Comment 5 Marcelo Tosatti 2013-12-19 19:41:52 UTC


        /*
         * Lockdep should run with IRQs disabled, otherwise we could
         * get an interrupt which would want to take locks, which would
         * end up in lockdep and have you got a head-ache already?
         */
        if (DEBUG_LOCKS_WARN_ON(!irqs_disabled()))
                return 0;

        if (lock->key == &__lockdep_no_validate__)
                check = 1;

   0xffffffff810e9754 <+84>:    mov    (%r14),%rax      <--- OOPS
   0xffffffff810e9757 <+87>:    mov    $0x1,%edx
   0xffffffff810e975c <+92>:    cmp    $0xffffffff8213bf60,%rax

ffffffff8213bf60 B __lockdep_no_validate__

R14: 6b6b6b6b6b6b6b83 

Kernel packages at 

http://kojipkgs.fedoraproject.org//packages/kernel/3.11.3/201.fc19/x86_64/kernel-debug-debuginfo-3.11.3-201.fc19.x86_64.rpm

Comment 6 Justin M. Forbes 2014-01-03 22:08:32 UTC
*********** MASS BUG UPDATE **************

We apologize for the inconvenience.  There is a large number of bugs to go through and several of them have gone stale.  Due to this, we are doing a mass bug update across all of the Fedora 19 kernel bugs.

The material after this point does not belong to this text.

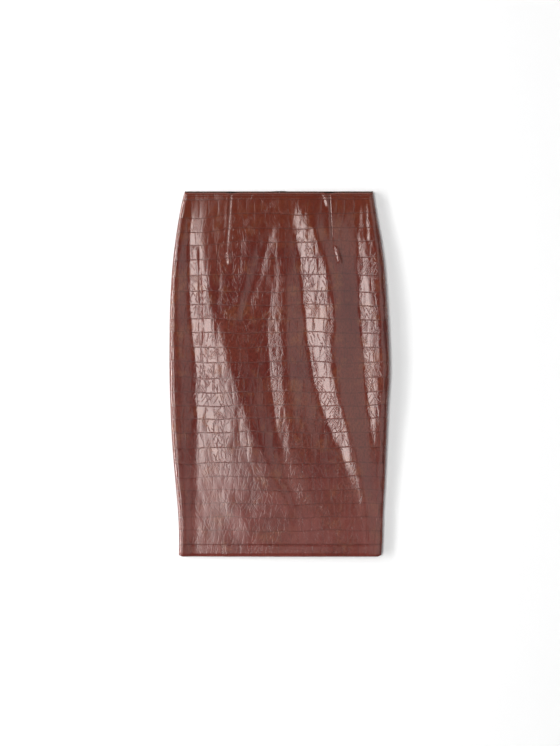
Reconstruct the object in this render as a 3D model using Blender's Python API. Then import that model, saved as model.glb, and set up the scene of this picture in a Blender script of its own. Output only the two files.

Fedora 19 has now been rebased to 3.12.6-200.fc19.  Please test this kernel update (or newer) and let us know if you issue has been resolved or if it is still present with the newer kernel.

If you have moved on to Fedora 20, and are still experiencing this issue, please change the version to Fedora 20.

If you experience different issues, please open a new bug report for those.

Comment 7 Justin M. Forbes 2014-03-10 14:40:05 UTC
*********** MASS BUG UPDATE **************

This bug has been in a needinfo state for more than 1 month and is being closed with insufficient data due to inactivity. If this is still an issue with Fedora 19, please feel free to reopen the bug and provide the additional information requested.